Problem => Set down the material exactly as given, please, from its first line through the line that includes "SEAL_FRONT, SEAL_BACK, RUBBER)".

───── Data lines ─────

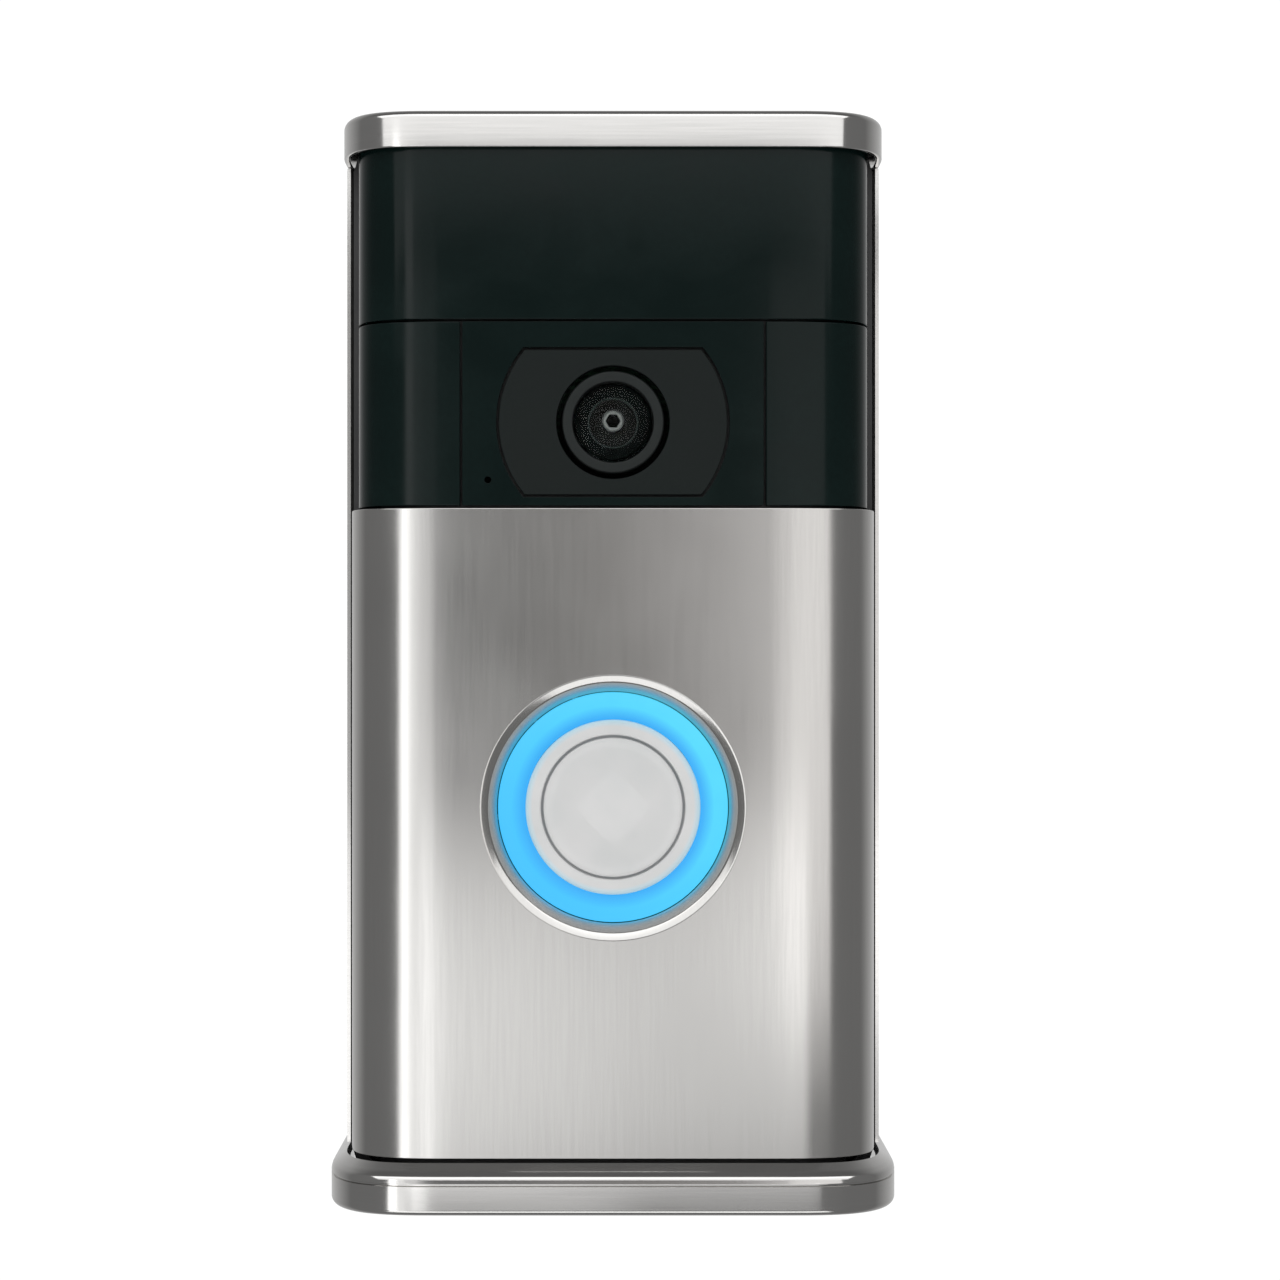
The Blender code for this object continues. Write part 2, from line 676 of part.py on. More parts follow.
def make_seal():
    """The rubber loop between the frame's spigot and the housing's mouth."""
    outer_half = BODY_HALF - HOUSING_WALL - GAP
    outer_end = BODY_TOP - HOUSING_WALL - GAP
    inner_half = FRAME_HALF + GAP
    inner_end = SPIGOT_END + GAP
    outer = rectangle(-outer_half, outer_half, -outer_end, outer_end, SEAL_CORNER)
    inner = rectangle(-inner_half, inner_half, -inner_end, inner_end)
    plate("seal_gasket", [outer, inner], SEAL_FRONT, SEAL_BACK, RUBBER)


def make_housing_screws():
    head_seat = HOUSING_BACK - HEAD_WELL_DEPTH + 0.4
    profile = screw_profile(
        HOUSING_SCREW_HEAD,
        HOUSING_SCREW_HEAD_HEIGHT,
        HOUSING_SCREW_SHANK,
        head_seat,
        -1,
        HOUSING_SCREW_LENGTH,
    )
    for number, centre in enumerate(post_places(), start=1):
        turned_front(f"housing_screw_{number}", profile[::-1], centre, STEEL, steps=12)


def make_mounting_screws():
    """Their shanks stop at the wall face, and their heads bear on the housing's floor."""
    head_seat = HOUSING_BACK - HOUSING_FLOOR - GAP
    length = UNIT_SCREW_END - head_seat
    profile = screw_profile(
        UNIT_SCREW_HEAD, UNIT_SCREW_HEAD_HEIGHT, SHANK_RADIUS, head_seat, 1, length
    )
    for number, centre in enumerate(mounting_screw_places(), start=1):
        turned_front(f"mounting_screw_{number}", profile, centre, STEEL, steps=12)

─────

Written solution =>
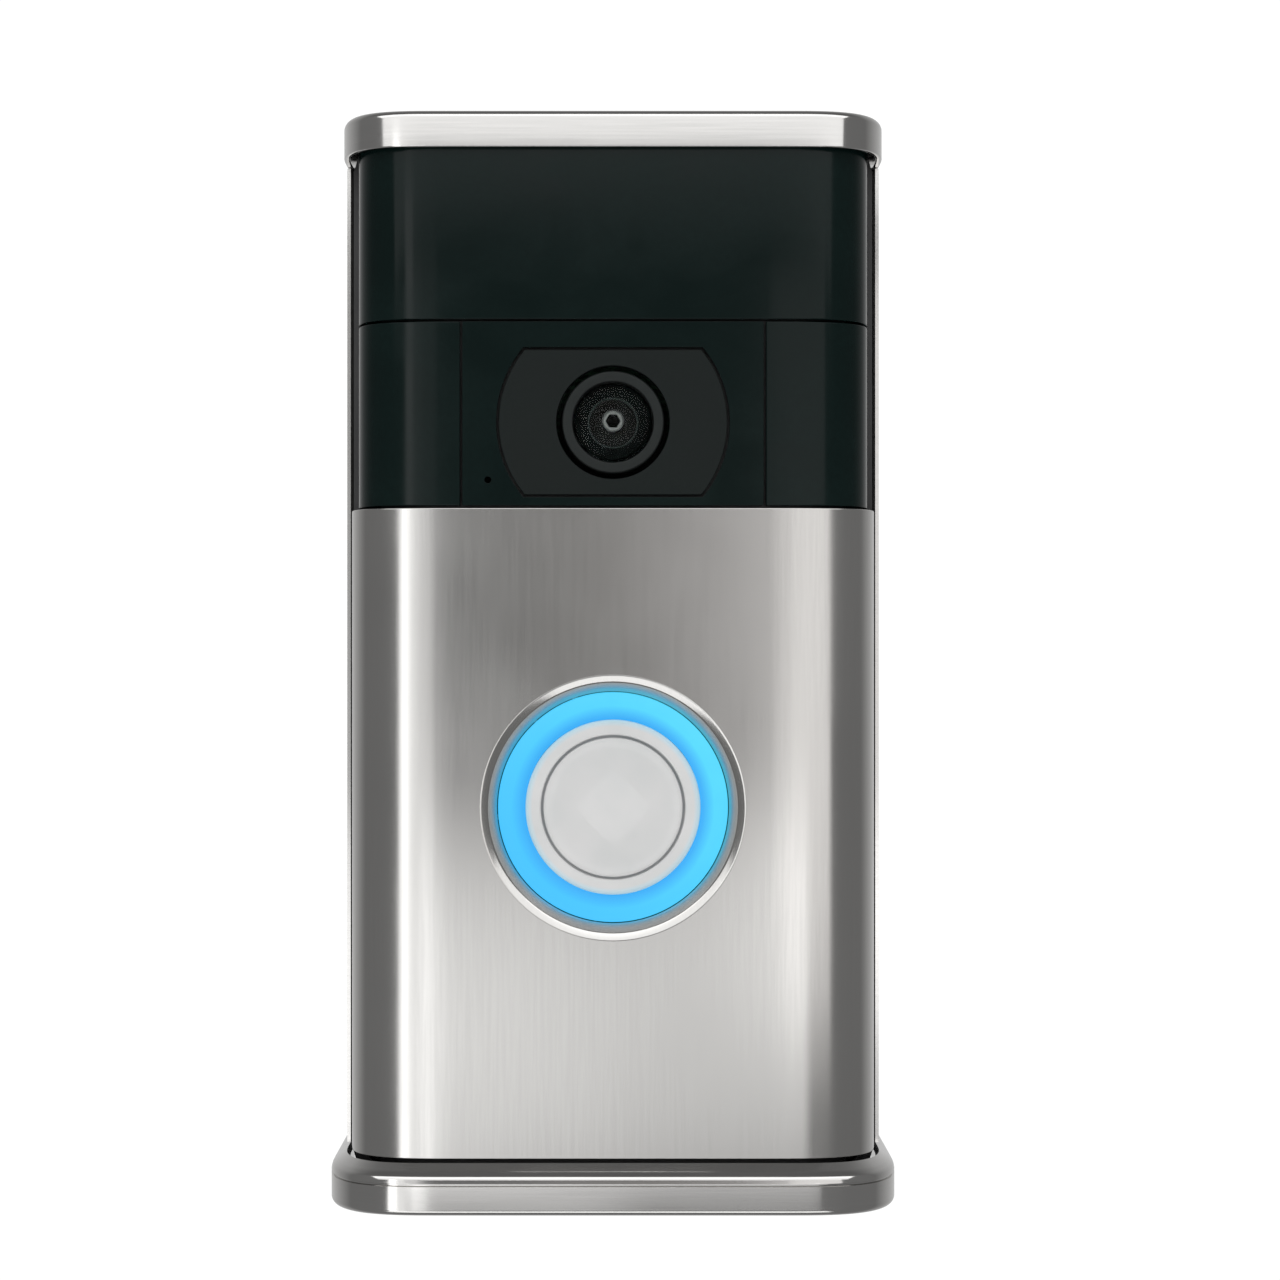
The Blender code for this object continues. Write part 2, from line 676 of part.py on. More parts follow.
def make_seal():
    """The rubber loop between the frame's spigot and the housing's mouth."""
    outer_half = BODY_HALF - HOUSING_WALL - GAP
    outer_end = BODY_TOP - HOUSING_WALL - GAP
    inner_half = FRAME_HALF + GAP
    inner_end = SPIGOT_END + GAP
    outer = rectangle(-outer_half, outer_half, -outer_end, outer_end, SEAL_CORNER)
    inner = rectangle(-inner_half, inner_half, -inner_end, inner_end)
    plate("seal_gasket", [outer, inner], SEAL_FRONT, SEAL_BACK, RUBBER)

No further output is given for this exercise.